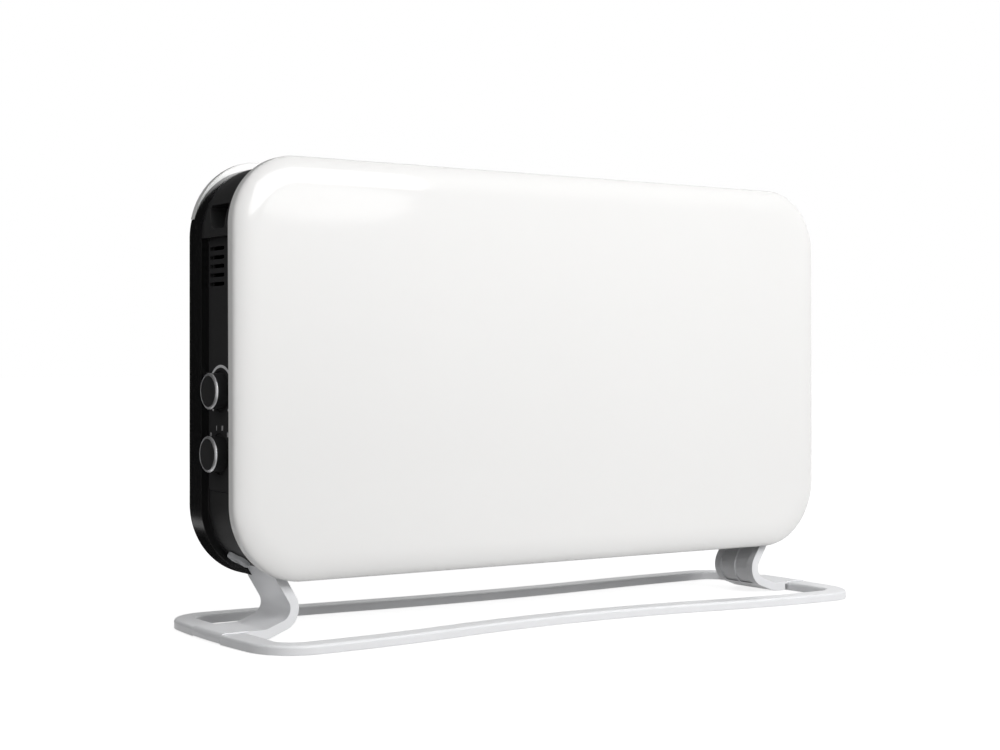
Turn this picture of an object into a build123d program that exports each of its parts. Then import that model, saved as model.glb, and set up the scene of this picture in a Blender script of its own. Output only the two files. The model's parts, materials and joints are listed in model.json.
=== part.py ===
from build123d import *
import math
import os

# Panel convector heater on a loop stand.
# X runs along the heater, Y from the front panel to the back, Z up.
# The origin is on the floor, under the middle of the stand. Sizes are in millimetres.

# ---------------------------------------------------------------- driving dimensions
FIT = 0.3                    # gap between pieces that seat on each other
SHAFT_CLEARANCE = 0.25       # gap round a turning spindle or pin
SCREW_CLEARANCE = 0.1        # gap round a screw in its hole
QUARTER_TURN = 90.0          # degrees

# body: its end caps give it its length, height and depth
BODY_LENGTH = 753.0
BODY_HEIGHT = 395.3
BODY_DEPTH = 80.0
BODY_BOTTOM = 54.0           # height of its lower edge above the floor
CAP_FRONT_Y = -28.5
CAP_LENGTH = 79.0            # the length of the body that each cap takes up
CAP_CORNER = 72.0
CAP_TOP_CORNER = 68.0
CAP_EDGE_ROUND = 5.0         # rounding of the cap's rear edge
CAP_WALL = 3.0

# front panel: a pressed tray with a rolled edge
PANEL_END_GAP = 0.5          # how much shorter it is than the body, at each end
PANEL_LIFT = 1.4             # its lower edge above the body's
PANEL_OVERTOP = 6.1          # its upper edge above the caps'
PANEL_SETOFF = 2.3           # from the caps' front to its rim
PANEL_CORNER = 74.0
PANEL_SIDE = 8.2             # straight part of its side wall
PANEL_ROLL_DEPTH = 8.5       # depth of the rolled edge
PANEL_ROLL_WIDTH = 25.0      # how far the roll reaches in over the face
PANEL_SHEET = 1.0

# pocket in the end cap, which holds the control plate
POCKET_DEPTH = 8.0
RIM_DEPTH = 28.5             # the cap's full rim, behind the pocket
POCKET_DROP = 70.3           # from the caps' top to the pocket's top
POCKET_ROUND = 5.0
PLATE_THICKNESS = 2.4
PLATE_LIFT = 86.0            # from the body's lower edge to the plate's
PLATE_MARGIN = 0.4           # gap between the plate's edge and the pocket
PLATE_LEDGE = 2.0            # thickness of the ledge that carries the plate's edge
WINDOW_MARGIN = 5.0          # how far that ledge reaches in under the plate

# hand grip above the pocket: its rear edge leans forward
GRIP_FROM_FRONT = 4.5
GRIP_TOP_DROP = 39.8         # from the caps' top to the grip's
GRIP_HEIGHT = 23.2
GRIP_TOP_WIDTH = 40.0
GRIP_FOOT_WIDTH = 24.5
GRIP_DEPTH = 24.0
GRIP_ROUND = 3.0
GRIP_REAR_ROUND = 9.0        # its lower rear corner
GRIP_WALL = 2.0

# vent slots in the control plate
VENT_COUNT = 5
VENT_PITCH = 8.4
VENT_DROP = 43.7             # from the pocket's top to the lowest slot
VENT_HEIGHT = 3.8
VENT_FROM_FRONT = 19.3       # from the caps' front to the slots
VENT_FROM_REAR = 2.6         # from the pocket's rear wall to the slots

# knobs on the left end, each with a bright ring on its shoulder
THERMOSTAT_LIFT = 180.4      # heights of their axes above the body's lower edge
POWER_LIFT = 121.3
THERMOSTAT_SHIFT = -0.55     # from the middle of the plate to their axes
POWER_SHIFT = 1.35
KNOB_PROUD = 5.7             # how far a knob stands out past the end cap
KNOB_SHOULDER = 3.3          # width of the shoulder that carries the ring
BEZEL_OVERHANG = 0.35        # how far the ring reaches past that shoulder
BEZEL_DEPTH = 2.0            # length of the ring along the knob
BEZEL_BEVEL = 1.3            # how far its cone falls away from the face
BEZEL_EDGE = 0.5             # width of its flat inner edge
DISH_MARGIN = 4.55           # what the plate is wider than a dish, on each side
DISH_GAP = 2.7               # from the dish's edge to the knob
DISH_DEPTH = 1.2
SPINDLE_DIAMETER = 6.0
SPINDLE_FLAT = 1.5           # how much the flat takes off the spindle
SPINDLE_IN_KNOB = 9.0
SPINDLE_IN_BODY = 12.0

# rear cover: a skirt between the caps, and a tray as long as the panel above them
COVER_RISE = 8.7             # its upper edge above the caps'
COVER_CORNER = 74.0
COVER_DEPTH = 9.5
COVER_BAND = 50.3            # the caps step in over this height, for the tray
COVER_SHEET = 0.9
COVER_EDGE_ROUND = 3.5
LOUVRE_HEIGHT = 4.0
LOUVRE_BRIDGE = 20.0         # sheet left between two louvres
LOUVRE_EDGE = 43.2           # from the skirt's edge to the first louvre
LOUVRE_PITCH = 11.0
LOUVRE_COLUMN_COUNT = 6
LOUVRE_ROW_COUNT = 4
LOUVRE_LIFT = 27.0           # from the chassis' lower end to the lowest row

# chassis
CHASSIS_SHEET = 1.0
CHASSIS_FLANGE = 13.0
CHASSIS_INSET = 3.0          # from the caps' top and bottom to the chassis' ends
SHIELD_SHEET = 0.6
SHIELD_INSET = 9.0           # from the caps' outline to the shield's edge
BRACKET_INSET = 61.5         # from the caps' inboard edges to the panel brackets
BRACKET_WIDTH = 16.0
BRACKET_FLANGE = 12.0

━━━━

AIM OF THE TASK: Write out the whole listing exactly.

TASK OUTPUT:
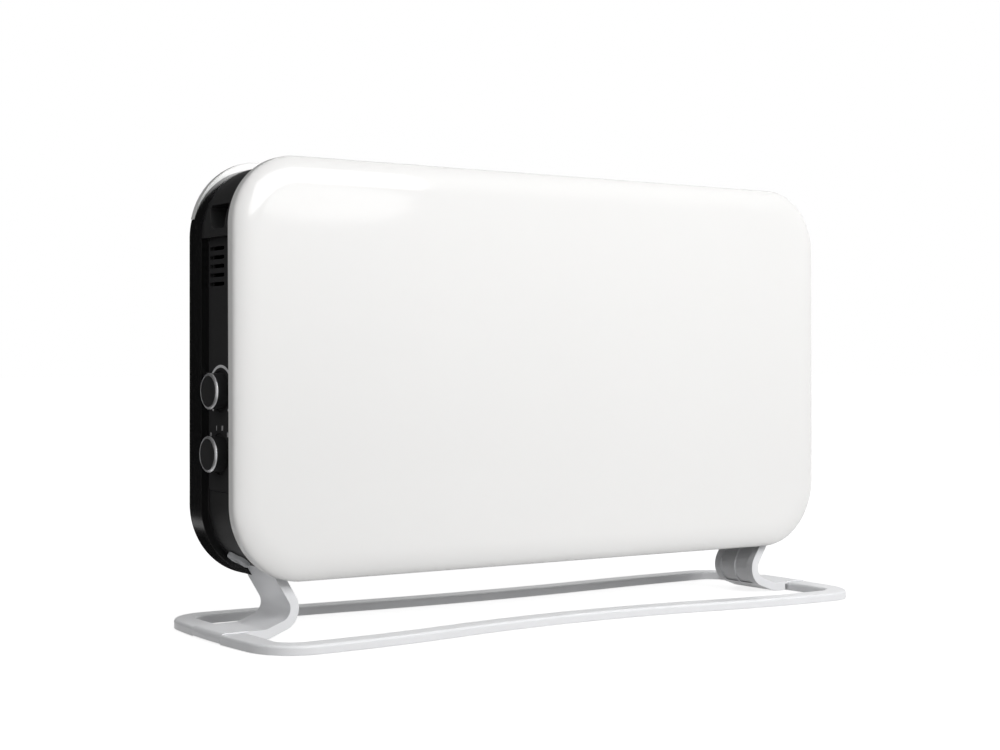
Turn this picture of an object into a build123d program that exports each of its parts. Then import that model, saved as model.glb, and set up the scene of this picture in a Blender script of its own. Output only the two files. The model's parts, materials and joints are listed in model.json.
=== part.py ===
from build123d import *
import math
import os

# Panel convector heater on a loop stand.
# X runs along the heater, Y from the front panel to the back, Z up.
# The origin is on the floor, under the middle of the stand. Sizes are in millimetres.

# ---------------------------------------------------------------- driving dimensions
FIT = 0.3                    # gap between pieces that seat on each other
SHAFT_CLEARANCE = 0.25       # gap round a turning spindle or pin
SCREW_CLEARANCE = 0.1        # gap round a screw in its hole
QUARTER_TURN = 90.0          # degrees

# body: its end caps give it its length, height and depth
BODY_LENGTH = 753.0
BODY_HEIGHT = 395.3
BODY_DEPTH = 80.0
BODY_BOTTOM = 54.0           # height of its lower edge above the floor
CAP_FRONT_Y = -28.5
CAP_LENGTH = 79.0            # the length of the body that each cap takes up
CAP_CORNER = 72.0
CAP_TOP_CORNER = 68.0
CAP_EDGE_ROUND = 5.0         # rounding of the cap's rear edge
CAP_WALL = 3.0

# front panel: a pressed tray with a rolled edge
PANEL_END_GAP = 0.5          # how much shorter it is than the body, at each end
PANEL_LIFT = 1.4             # its lower edge above the body's
PANEL_OVERTOP = 6.1          # its upper edge above the caps'
PANEL_SETOFF = 2.3           # from the caps' front to its rim
PANEL_CORNER = 74.0
PANEL_SIDE = 8.2             # straight part of its side wall
PANEL_ROLL_DEPTH = 8.5       # depth of the rolled edge
PANEL_ROLL_WIDTH = 25.0      # how far the roll reaches in over the face
PANEL_SHEET = 1.0

# pocket in the end cap, which holds the control plate
POCKET_DEPTH = 8.0
RIM_DEPTH = 28.5             # the cap's full rim, behind the pocket
POCKET_DROP = 70.3           # from the caps' top to the pocket's top
POCKET_ROUND = 5.0
PLATE_THICKNESS = 2.4
PLATE_LIFT = 86.0            # from the body's lower edge to the plate's
PLATE_MARGIN = 0.4           # gap between the plate's edge and the pocket
PLATE_LEDGE = 2.0            # thickness of the ledge that carries the plate's edge
WINDOW_MARGIN = 5.0          # how far that ledge reaches in under the plate

# hand grip above the pocket: its rear edge leans forward
GRIP_FROM_FRONT = 4.5
GRIP_TOP_DROP = 39.8         # from the caps' top to the grip's
GRIP_HEIGHT = 23.2
GRIP_TOP_WIDTH = 40.0
GRIP_FOOT_WIDTH = 24.5
GRIP_DEPTH = 24.0
GRIP_ROUND = 3.0
GRIP_REAR_ROUND = 9.0        # its lower rear corner
GRIP_WALL = 2.0

# vent slots in the control plate
VENT_COUNT = 5
VENT_PITCH = 8.4
VENT_DROP = 43.7             # from the pocket's top to the lowest slot
VENT_HEIGHT = 3.8
VENT_FROM_FRONT = 19.3       # from the caps' front to the slots
VENT_FROM_REAR = 2.6         # from the pocket's rear wall to the slots

# knobs on the left end, each with a bright ring on its shoulder
THERMOSTAT_LIFT = 180.4      # heights of their axes above the body's lower edge
POWER_LIFT = 121.3
THERMOSTAT_SHIFT = -0.55     # from the middle of the plate to their axes
POWER_SHIFT = 1.35
KNOB_PROUD = 5.7             # how far a knob stands out past the end cap
KNOB_SHOULDER = 3.3          # width of the shoulder that carries the ring
BEZEL_OVERHANG = 0.35        # how far the ring reaches past that shoulder
BEZEL_DEPTH = 2.0            # length of the ring along the knob
BEZEL_BEVEL = 1.3            # how far its cone falls away from the face
BEZEL_EDGE = 0.5             # width of its flat inner edge
DISH_MARGIN = 4.55           # what the plate is wider than a dish, on each side
DISH_GAP = 2.7               # from the dish's edge to the knob
DISH_DEPTH = 1.2
SPINDLE_DIAMETER = 6.0
SPINDLE_FLAT = 1.5           # how much the flat takes off the spindle
SPINDLE_IN_KNOB = 9.0
SPINDLE_IN_BODY = 12.0

# rear cover: a skirt between the caps, and a tray as long as the panel above them
COVER_RISE = 8.7             # its upper edge above the caps'
COVER_CORNER = 74.0
COVER_DEPTH = 9.5
COVER_BAND = 50.3            # the caps step in over this height, for the tray
COVER_SHEET = 0.9
COVER_EDGE_ROUND = 3.5
LOUVRE_HEIGHT = 4.0
LOUVRE_BRIDGE = 20.0         # sheet left between two louvres
LOUVRE_EDGE = 43.2           # from the skirt's edge to the first louvre
LOUVRE_PITCH = 11.0
LOUVRE_COLUMN_COUNT = 6
LOUVRE_ROW_COUNT = 4
LOUVRE_LIFT = 27.0           # from the chassis' lower end to the lowest row

# chassis
CHASSIS_SHEET = 1.0
CHASSIS_FLANGE = 13.0
CHASSIS_INSET = 3.0          # from the caps' top and bottom to the chassis' ends
SHIELD_SHEET = 0.6
SHIELD_INSET = 9.0           # from the caps' outline to the shield's edge
BRACKET_INSET = 61.5         # from the caps' inboard edges to the panel brackets
BRACKET_WIDTH = 16.0
BRACKET_FLANGE = 12.0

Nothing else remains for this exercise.